--- start ---
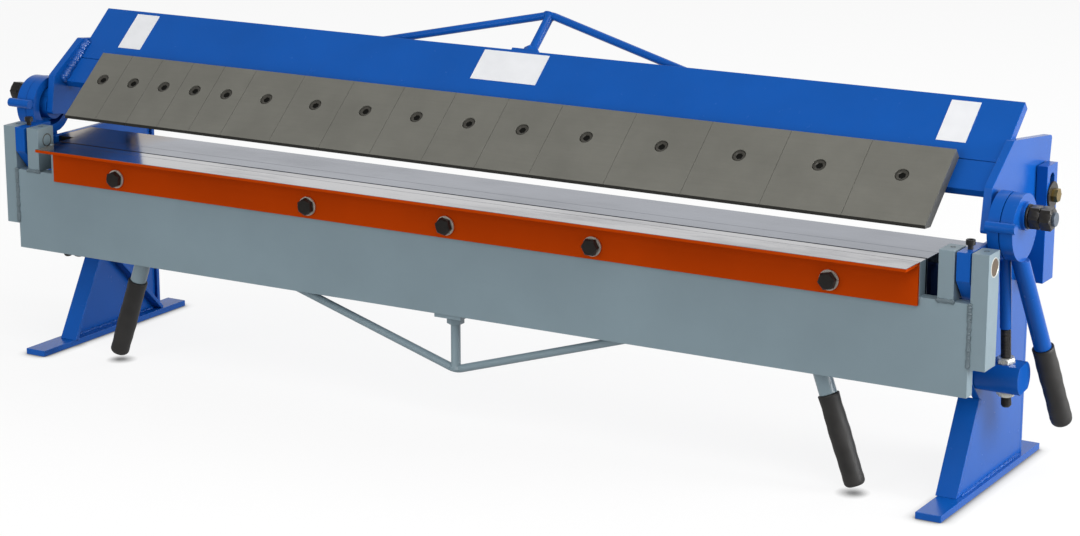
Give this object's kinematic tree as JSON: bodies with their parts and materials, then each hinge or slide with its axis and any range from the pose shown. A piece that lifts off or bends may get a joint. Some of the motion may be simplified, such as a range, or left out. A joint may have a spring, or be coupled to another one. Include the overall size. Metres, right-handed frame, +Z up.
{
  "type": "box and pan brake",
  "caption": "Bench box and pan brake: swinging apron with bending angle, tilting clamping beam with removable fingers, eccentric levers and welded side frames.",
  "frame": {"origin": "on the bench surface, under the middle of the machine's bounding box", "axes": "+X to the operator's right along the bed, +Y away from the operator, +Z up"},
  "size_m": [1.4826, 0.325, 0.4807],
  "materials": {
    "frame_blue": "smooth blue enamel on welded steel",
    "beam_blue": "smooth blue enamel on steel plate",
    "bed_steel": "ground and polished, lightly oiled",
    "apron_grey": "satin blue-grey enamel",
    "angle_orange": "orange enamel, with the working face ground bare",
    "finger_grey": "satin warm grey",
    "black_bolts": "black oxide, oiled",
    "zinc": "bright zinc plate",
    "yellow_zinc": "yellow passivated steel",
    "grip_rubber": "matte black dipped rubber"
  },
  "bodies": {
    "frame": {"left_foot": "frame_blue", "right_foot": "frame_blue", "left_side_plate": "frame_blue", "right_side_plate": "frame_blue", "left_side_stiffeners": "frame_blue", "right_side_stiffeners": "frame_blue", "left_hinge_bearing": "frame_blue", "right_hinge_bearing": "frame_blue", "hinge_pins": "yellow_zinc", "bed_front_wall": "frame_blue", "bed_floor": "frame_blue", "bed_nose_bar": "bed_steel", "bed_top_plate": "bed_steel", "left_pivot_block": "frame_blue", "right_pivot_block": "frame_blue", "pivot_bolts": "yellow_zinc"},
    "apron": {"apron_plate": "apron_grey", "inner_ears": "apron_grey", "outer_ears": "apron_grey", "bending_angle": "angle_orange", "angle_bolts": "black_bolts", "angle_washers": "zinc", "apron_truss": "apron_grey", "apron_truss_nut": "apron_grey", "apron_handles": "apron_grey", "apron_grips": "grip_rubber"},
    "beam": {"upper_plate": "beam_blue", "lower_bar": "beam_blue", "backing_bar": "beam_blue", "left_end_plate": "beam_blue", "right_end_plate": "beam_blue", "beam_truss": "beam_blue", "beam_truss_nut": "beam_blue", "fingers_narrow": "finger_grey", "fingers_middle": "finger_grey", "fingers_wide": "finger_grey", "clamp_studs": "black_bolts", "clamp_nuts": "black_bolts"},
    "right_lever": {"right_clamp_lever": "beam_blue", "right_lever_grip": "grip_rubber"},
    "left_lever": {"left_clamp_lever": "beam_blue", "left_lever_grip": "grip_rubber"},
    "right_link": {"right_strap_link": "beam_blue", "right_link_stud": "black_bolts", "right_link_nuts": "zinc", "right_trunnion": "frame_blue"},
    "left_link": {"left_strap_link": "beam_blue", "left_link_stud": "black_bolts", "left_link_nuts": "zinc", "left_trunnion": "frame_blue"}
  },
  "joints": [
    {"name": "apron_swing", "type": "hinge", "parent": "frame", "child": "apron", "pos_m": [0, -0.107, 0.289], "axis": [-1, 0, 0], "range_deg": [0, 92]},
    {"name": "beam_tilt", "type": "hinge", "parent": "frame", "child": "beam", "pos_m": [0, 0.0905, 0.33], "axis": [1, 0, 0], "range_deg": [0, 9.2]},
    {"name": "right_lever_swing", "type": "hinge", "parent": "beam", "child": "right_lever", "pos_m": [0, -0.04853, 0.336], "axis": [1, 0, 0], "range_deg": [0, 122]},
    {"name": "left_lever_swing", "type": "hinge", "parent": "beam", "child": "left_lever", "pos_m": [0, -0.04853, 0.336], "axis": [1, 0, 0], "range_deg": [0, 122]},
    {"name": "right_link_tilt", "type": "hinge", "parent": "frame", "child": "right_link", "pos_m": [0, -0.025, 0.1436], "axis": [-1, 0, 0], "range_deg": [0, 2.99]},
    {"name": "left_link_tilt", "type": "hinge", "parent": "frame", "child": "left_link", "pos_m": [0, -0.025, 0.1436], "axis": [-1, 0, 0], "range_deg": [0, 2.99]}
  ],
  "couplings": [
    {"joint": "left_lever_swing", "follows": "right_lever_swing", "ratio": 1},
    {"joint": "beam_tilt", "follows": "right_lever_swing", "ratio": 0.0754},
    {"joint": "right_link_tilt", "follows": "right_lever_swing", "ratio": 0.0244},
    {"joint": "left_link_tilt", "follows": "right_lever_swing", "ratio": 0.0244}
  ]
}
--- end ---
• _Problem statement_
State how many lines of the material contain the string "axis", with no other words.

• _Reply to the exercise_
7